2013年7月10日水曜日

自民党の「憲法改正草案」を読んで、「華氏451」を視聴した

 自民党の「憲法改正草案」を読んで、華氏451 [DVD]を視聴した。監督はフランソワ・トリュフォーだが、彼はヌーヴェルバーグの人だと思っていたので、このようなSF映画を撮っていたとは知らなかった。彼自身はSFとして撮っていないようだが...
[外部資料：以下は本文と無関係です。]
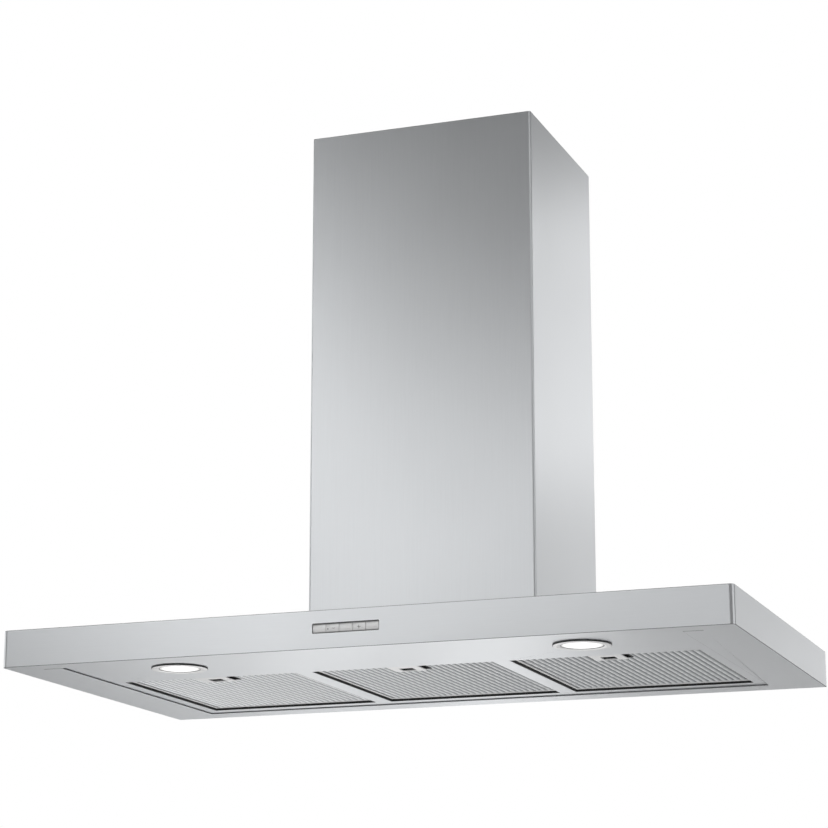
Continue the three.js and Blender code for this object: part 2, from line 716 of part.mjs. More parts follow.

 共演のジュリー・クリスティが一人二役でどちらも素敵だった。ロングヘアーの彼女、ショートヘアーの彼女どちらも良い! だが、一番良かったのは音楽で、ヒッチコックの有名な映画「鳥」などの音楽を担当したあのバーナード・ハーマンだ。子役でマーク・レスターがほんの少し顔を出していたので、おっ!と思った。

 内容は、本を持つこと、読むことを禁止された世界について描いたものだ。1966年当時のロンドンが背景にあるので、先端的な乗り物がモノレールということになっているのが微笑ましいが、TVを薦め本を焚書する徹底した思想管理に寒気がする。

 自民党の「憲法改正草案」の中には繰り返し、"公益及び公の秩序に反してはならない。"という文章がたびたび出てくる。12条、13条、そして(表現の自由)第21条、29条だ。この言葉は時の政権についてはまことに好都合な憲法となる。そして、自民党が自分たちの党は永遠であると思い込んでいる実にリスク管理の低い政党であることを示している。自党が瓦解し、ファシズム志向の党が権力を掌握した時のことを全く想定していない。予測できればこんな憲法改正は怖くて書けない。民主党との権力反転で言ったことがそのまま返ってくるブーメラン効果を全く学んでいないようだ。それとも、安倍首相は祖父もできなかった自主憲法制定で大首相の歴史をなんとしても作りたいのだろうか。

 実は、映画の終わりも少し寒気がした。本の人々の住んでいる場所に主人公は逃れるのだが、そこでもやはり本を焼くようリーダーから強制されるのだ。焼いて暗記して頭の中に入れるから本は必要ないということなのだ。本があるから焚書されるのであって人々の記憶の中に入り込み、伝えられていけば永遠に失われることはない、ということらしいが、その洗脳ぶりに逆におぞましさを感じた。どんな時でも"公益及び公の秩序に反してはならない。"などというその時の公益や公の秩序がどういう状態であるかを想定定義していない法律など創作してはいけないのだ。

 有川浩原作「図書館戦争」が出ているのでこれもあわせて今度読んでみようと思う。近未来の焚書話を書いていて、図書館戦争 革命のつばさ 特別版(初回限定生産版) [Blu-ray]も出ているらしいので楽しみだ。

 いずれにしろ、いろんな本を読んだり映画を見られる基本的権利である表現の自由に制限や前提をつけちゃいけないよ。それは附則の問題だ。言葉の定義なくして法律はいじっちゃダメだ。